__PROBLEM STATEMENT__:
Copy out the listing exactly.

__SOURCE EXCERPT__:

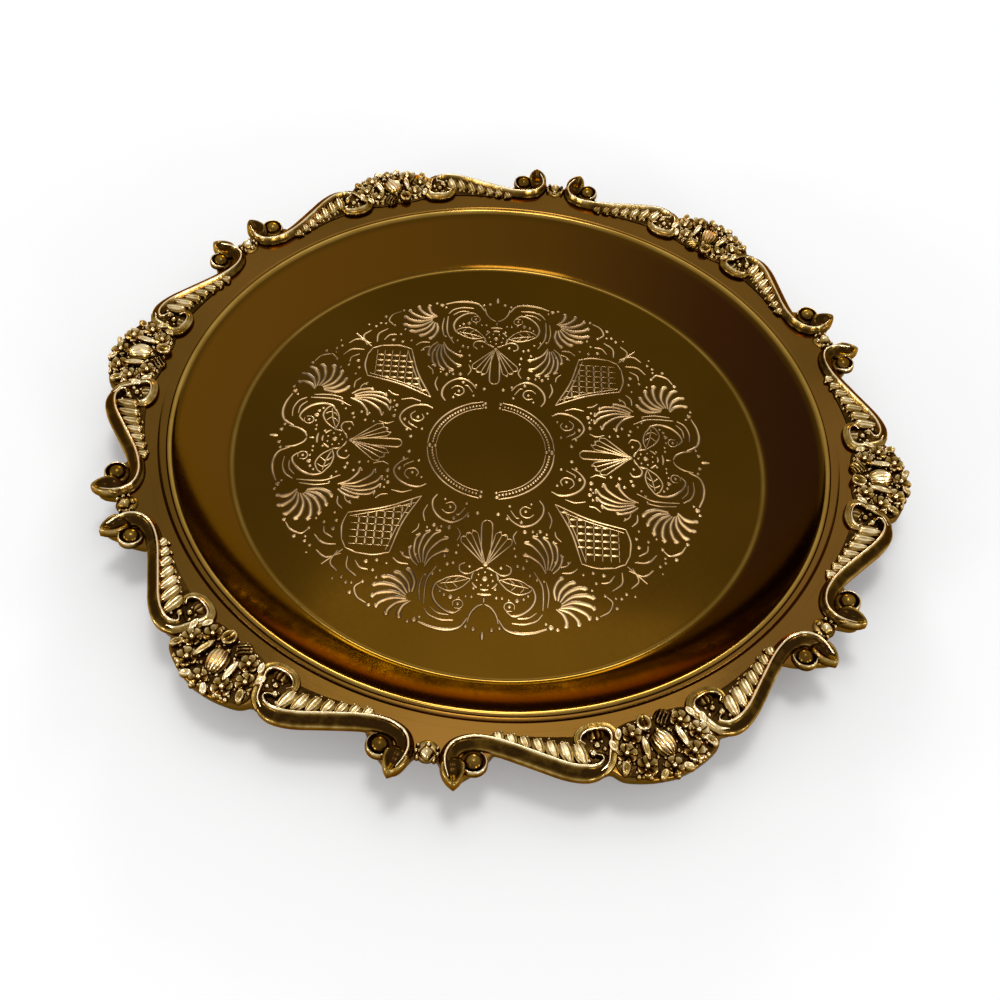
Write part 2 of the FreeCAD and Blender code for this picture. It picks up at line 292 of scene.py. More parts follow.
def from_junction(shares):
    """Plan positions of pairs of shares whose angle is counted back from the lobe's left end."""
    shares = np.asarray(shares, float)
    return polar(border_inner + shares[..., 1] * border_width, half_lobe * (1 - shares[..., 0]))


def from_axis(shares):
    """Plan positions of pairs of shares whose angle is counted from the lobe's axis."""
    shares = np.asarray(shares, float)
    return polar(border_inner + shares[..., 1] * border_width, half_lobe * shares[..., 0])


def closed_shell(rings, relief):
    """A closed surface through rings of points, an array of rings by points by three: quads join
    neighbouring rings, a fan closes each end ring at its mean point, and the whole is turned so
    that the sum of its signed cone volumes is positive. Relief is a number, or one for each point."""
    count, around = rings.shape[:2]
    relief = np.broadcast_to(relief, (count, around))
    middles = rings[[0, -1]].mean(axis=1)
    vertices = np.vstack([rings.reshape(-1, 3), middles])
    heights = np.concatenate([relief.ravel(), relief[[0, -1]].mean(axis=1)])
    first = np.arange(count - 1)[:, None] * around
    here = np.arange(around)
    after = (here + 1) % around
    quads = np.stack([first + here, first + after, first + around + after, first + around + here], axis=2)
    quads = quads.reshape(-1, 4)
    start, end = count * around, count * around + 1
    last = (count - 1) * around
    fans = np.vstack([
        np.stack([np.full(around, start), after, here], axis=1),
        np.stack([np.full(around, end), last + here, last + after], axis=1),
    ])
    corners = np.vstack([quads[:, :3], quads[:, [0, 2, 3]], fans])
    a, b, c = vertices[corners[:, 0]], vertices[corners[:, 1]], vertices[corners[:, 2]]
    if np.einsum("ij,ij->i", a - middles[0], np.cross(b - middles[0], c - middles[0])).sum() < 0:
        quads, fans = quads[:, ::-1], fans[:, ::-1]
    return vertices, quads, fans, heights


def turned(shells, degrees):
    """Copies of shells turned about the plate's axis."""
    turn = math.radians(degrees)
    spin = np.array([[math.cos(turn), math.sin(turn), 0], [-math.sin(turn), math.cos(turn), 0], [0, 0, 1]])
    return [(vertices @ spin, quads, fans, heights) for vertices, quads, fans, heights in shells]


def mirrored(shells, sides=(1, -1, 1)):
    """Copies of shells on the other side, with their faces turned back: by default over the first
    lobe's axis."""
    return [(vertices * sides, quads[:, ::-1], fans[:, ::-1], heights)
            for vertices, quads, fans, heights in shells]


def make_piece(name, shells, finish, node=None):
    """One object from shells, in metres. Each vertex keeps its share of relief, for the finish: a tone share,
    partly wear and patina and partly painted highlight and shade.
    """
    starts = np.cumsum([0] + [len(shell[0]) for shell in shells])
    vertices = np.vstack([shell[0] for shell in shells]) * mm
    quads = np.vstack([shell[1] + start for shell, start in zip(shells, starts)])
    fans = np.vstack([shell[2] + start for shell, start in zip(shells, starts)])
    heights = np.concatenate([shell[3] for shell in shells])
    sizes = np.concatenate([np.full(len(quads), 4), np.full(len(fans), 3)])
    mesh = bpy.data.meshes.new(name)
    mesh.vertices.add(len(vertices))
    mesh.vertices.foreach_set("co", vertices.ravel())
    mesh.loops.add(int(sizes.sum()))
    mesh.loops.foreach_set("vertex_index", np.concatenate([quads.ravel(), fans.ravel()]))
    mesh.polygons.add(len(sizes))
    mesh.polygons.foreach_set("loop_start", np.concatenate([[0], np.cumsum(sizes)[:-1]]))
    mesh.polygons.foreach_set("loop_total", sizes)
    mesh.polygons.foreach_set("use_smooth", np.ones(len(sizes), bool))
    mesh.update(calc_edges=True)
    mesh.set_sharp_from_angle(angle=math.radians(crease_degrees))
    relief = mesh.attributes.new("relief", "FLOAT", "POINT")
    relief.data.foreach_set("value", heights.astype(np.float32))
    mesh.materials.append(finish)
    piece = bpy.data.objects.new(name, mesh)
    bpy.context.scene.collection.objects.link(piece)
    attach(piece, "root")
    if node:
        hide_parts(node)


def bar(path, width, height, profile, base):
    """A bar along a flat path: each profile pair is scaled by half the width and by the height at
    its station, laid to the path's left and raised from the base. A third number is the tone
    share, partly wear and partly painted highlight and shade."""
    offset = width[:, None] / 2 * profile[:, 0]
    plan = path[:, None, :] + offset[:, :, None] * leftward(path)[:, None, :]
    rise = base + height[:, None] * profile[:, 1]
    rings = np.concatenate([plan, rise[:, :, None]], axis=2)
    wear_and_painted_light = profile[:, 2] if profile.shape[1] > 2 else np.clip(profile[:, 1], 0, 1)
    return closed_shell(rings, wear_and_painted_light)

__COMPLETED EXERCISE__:
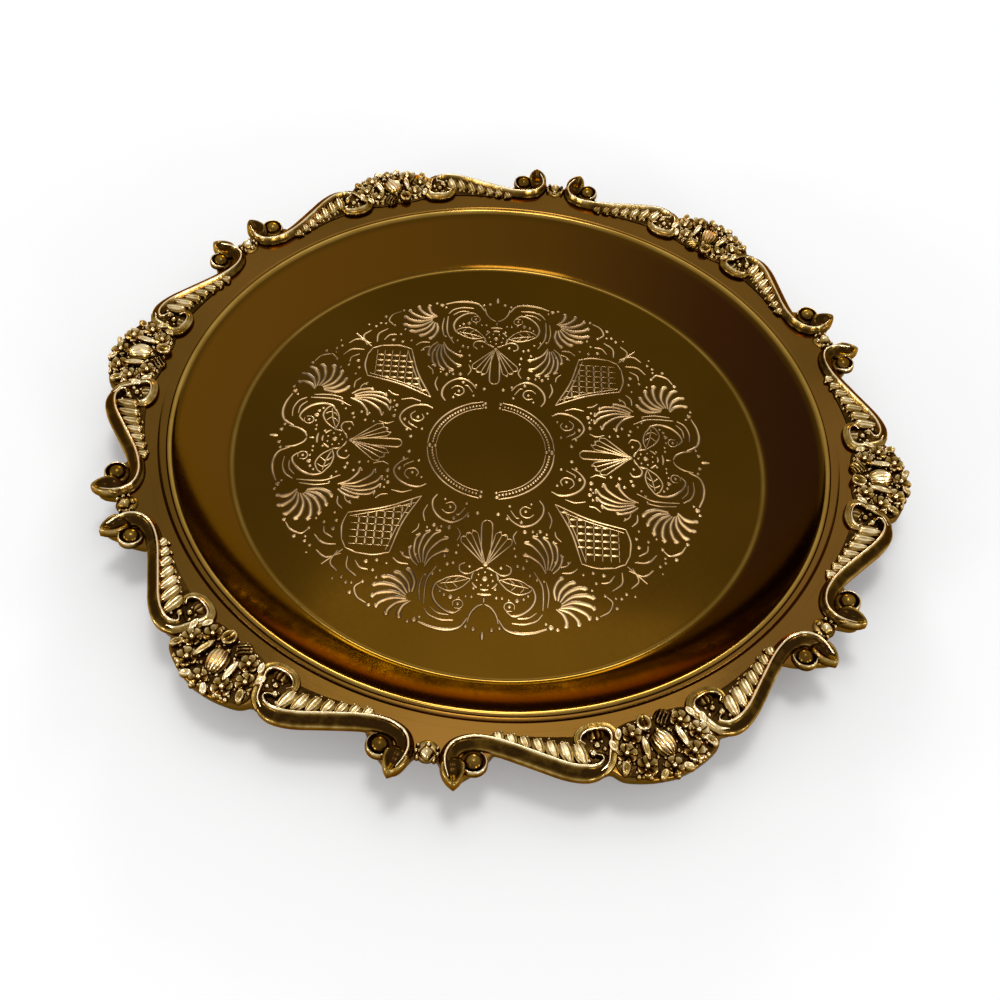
Write part 2 of the FreeCAD and Blender code for this picture. It picks up at line 292 of scene.py. More parts follow.
def from_junction(shares):
    """Plan positions of pairs of shares whose angle is counted back from the lobe's left end."""
    shares = np.asarray(shares, float)
    return polar(border_inner + shares[..., 1] * border_width, half_lobe * (1 - shares[..., 0]))


def from_axis(shares):
    """Plan positions of pairs of shares whose angle is counted from the lobe's axis."""
    shares = np.asarray(shares, float)
    return polar(border_inner + shares[..., 1] * border_width, half_lobe * shares[..., 0])


def closed_shell(rings, relief):
    """A closed surface through rings of points, an array of rings by points by three: quads join
    neighbouring rings, a fan closes each end ring at its mean point, and the whole is turned so
    that the sum of its signed cone volumes is positive. Relief is a number, or one for each point."""
    count, around = rings.shape[:2]
    relief = np.broadcast_to(relief, (count, around))
    middles = rings[[0, -1]].mean(axis=1)
    vertices = np.vstack([rings.reshape(-1, 3), middles])
    heights = np.concatenate([relief.ravel(), relief[[0, -1]].mean(axis=1)])
    first = np.arange(count - 1)[:, None] * around
    here = np.arange(around)
    after = (here + 1) % around
    quads = np.stack([first + here, first + after, first + around + after, first + around + here], axis=2)
    quads = quads.reshape(-1, 4)
    start, end = count * around, count * around + 1
    last = (count - 1) * around
    fans = np.vstack([
        np.stack([np.full(around, start), after, here], axis=1),
        np.stack([np.full(around, end), last + here, last + after], axis=1),
    ])
    corners = np.vstack([quads[:, :3], quads[:, [0, 2, 3]], fans])
    a, b, c = vertices[corners[:, 0]], vertices[corners[:, 1]], vertices[corners[:, 2]]
    if np.einsum("ij,ij->i", a - middles[0], np.cross(b - middles[0], c - middles[0])).sum() < 0:
        quads, fans = quads[:, ::-1], fans[:, ::-1]
    return vertices, quads, fans, heights


def turned(shells, degrees):
    """Copies of shells turned about the plate's axis."""
    turn = math.radians(degrees)
    spin = np.array([[math.cos(turn), math.sin(turn), 0], [-math.sin(turn), math.cos(turn), 0], [0, 0, 1]])
    return [(vertices @ spin, quads, fans, heights) for vertices, quads, fans, heights in shells]


def mirrored(shells, sides=(1, -1, 1)):
    """Copies of shells on the other side, with their faces turned back: by default over the first
    lobe's axis."""
    return [(vertices * sides, quads[:, ::-1], fans[:, ::-1], heights)
            for vertices, quads, fans, heights in shells]


def make_piece(name, shells, finish, node=None):
    """One object from shells, in metres. Each vertex keeps its share of relief, for the finish: a tone share,
    partly wear and patina and partly painted highlight and shade.
    """
    starts = np.cumsum([0] + [len(shell[0]) for shell in shells])
    vertices = np.vstack([shell[0] for shell in shells]) * mm
    quads = np.vstack([shell[1] + start for shell, start in zip(shells, starts)])
    fans = np.vstack([shell[2] + start for shell, start in zip(shells, starts)])
    heights = np.concatenate([shell[3] for shell in shells])
    sizes = np.concatenate([np.full(len(quads), 4), np.full(len(fans), 3)])
    mesh = bpy.data.meshes.new(name)
    mesh.vertices.add(len(vertices))
    mesh.vertices.foreach_set("co", vertices.ravel())
    mesh.loops.add(int(sizes.sum()))
    mesh.loops.foreach_set("vertex_index", np.concatenate([quads.ravel(), fans.ravel()]))
    mesh.polygons.add(len(sizes))
    mesh.polygons.foreach_set("loop_start", np.concatenate([[0], np.cumsum(sizes)[:-1]]))
    mesh.polygons.foreach_set("loop_total", sizes)
    mesh.polygons.foreach_set("use_smooth", np.ones(len(sizes), bool))
    mesh.update(calc_edges=True)
    mesh.set_sharp_from_angle(angle=math.radians(crease_degrees))
    relief = mesh.attributes.new("relief", "FLOAT", "POINT")
    relief.data.foreach_set("value", heights.astype(np.float32))
    mesh.materials.append(finish)
    piece = bpy.data.objects.new(name, mesh)
    bpy.context.scene.collection.objects.link(piece)
    attach(piece, "root")
    if node:
        hide_parts(node)


def bar(path, width, height, profile, base):
    """A bar along a flat path: each profile pair is scaled by half the width and by the height at
    its station, laid to the path's left and raised from the base. A third number is the tone
    share, partly wear and partly painted highlight and shade."""
    offset = width[:, None] / 2 * profile[:, 0]
    plan = path[:, None, :] + offset[:, :, None] * leftward(path)[:, None, :]
    rise = base + height[:, None] * profile[:, 1]
    rings = np.concatenate([plan, rise[:, :, None]], axis=2)
    wear_and_painted_light = profile[:, 2] if profile.shape[1] > 2 else np.clip(profile[:, 1], 0, 1)
    return closed_shell(rings, wear_and_painted_light)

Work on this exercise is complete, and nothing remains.